Loneliness and Insignificance in Perspective of Arendt's Typology of Human Activities
DOI:
https://doi.org/10.14712/12128112.3902Abstract
The paper points to the fact of Arendt’s analysis of totalitarism (H. ARENDT, The Origins of Totalitarism) having its starting point in the distinction made by Montesquieu between forms of government on one hand and principles of government on the other, which, applied by Arendt to the phenomenon of totalitarism, allows her to analyse the relationship between ideology and terror in a particular manner. When she asks the hermeneutical question of what problems ideology and terror are the solution of, it appears to her that the answer is it is the problem of loneliness and that of insignificance (superfluousness) we are confronted with here. In order to understand these problems in connection with the modern concept of the human being, it is imperative for us to see their import on the background of the description by Marx of labour in its extreme form of machinery. The phenomena of loneliness and insignificance (superfluousness) appear then as pieces of experience concomitant to a certain general mode of understanding the relationship between humans and their world, whereby human beings are considered components of a self-contained system of processes.
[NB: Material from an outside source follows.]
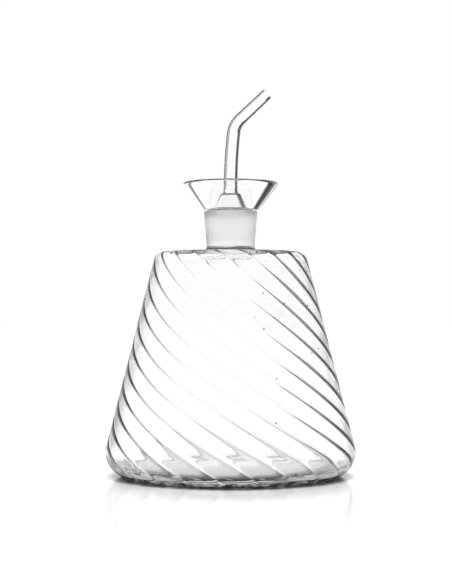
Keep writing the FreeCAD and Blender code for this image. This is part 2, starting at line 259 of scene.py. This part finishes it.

This insight, then, allows us also to discern the phenomena of loneliness and insignificance (superfluousness) as pieces of experience concomitant to human beings’ self-understanding in a society of ever increasing production and consumption. As long as this viewpoint is maintained, the danger of ideological thinking and possible resulting forms of terror proves a relevant problem. For the complex of the interrelated questions under discussion to be fully understood, it is imperative that we should discern the inveterate tenacity, in the history of European metaphysical tradition, of the motive of processuality, which also bears upon the forming of the relationship between human beings and their world.